The Tuesday morning departure from Heathrow Terminal 2 to Manchester is pretty weird. It is a Boeing 747 operated by Syrian Arab Airways. And even though it leaves at 9am and arrives an hour later, passengers are served lunch. But, as you've probably guessed, this isn't the strangest flight in the world either.

That dubious honour belongs to Qantas flight 183, from Heathrow Terminal 4 to Manchester.

Now, if you have enough time on your hands to peruse the airline schedules, you will see that all manner of carriers purport to fly between London and Manchester. "Code sharing" means, for example, that BMI departures masquerade as anything from Lufthansa to All Nippon Airways, while BA's flights are shared by Cathay Pacific and Qantas. Tap into the schedules to look for Qantas links between London and Manchester, and you will be offered a range of BA departures with Qantas flight numbers.

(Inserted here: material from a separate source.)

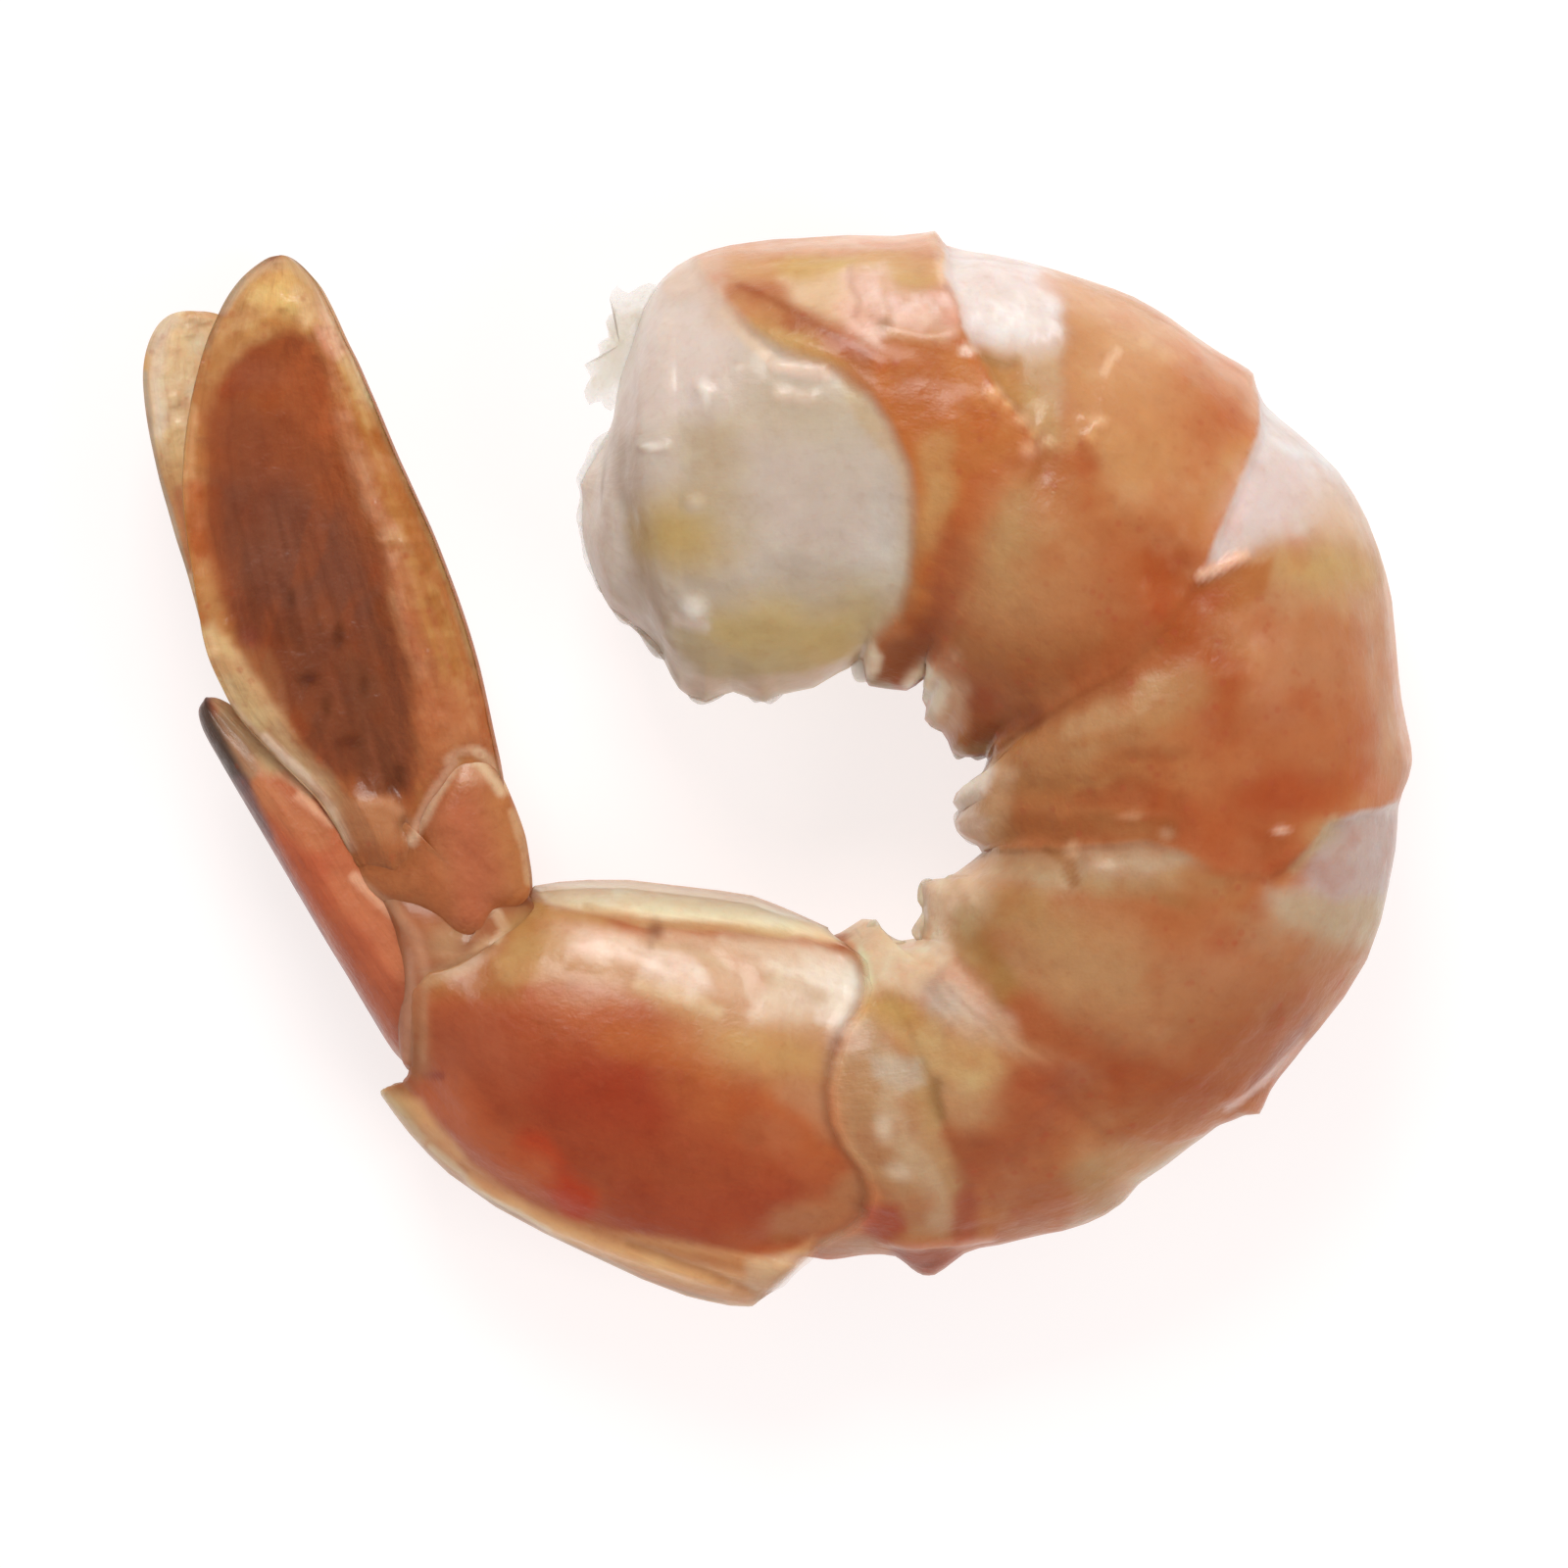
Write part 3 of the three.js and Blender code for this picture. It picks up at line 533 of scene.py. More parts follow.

But what you will not be offered is the strangest flight in the world.

Every day at 8.50am, this service departs a horribly overcrowded Heathrow. It is a operated by a real aircraft - a British Aerospace 146 - yet it is effectively a ghost flight. In theory, passengers from Sydney can connect to it, yet there is a simultaneous BA departure - masquerading as Qantas flight 3386 - that arrives at exactly the same time.

It looks to me that the airline has one reason for sending the plane to Manchester: to keep the space warm. Qantas recently bought a collection of slots at the world's most desirable airport from FlyBE. It plans to use them to step up departures to Sydney using jumbo jets, but is not yet ready to start. Because slots are allocated on a "use 'em or lose 'em" basis, the airline has to keep flying somewhere.

So at a time when passengers are waiting in long queues to take off or touch down, the Australian airline appears to be squandering a slot that could benefit hundreds of travellers, wasting fuel and causing an environmental nuisance simply to stop anyone else using its space. By comparison, Air Ukraine flight 12 from Kiev calling at all stations to Simferopol is positively sane.

WHAT'S THE TIME? DEPENDS WHO YOU'RE FLYING WITH...

A couple more odd flights. For people who need to catch up with themselves, you can travel back in time by the best part of an hour with another short hop: the service operated by Twin Jet (that's an airline, not a plane) from Cherbourg to Jersey.

"We left Cherbourg at 9.04am and arrived on our stand at 8.24am," reported our man in the Channel Islands, Nick Owen, when he went to test it. "The aircraft and crew then wait in Jersey for the return at 4.15pm," he notes. "This must be one of the least intensive flying schedules in Europe, but after breaking the sound barrier they probably appreciate the rest."

* You can take time travel of a different sort with Kuwait Airways. The airline's in-flight magazine has one of those handy charts telling you the local time in different parts of the world. It starts well enough, even telling you the time of day in Dawson City, Canada (Greenwich Mean Time minus nine hours). But then something goes awry. The Netherlands is chronologically consigned to the far side of the world, in the GMT plus 12 time band. Spain becomes five and a half hours ahead, while New Zealand, the Philippines and Trinidad share the distinction of being just an hour ahead of the time prevailing in Britain.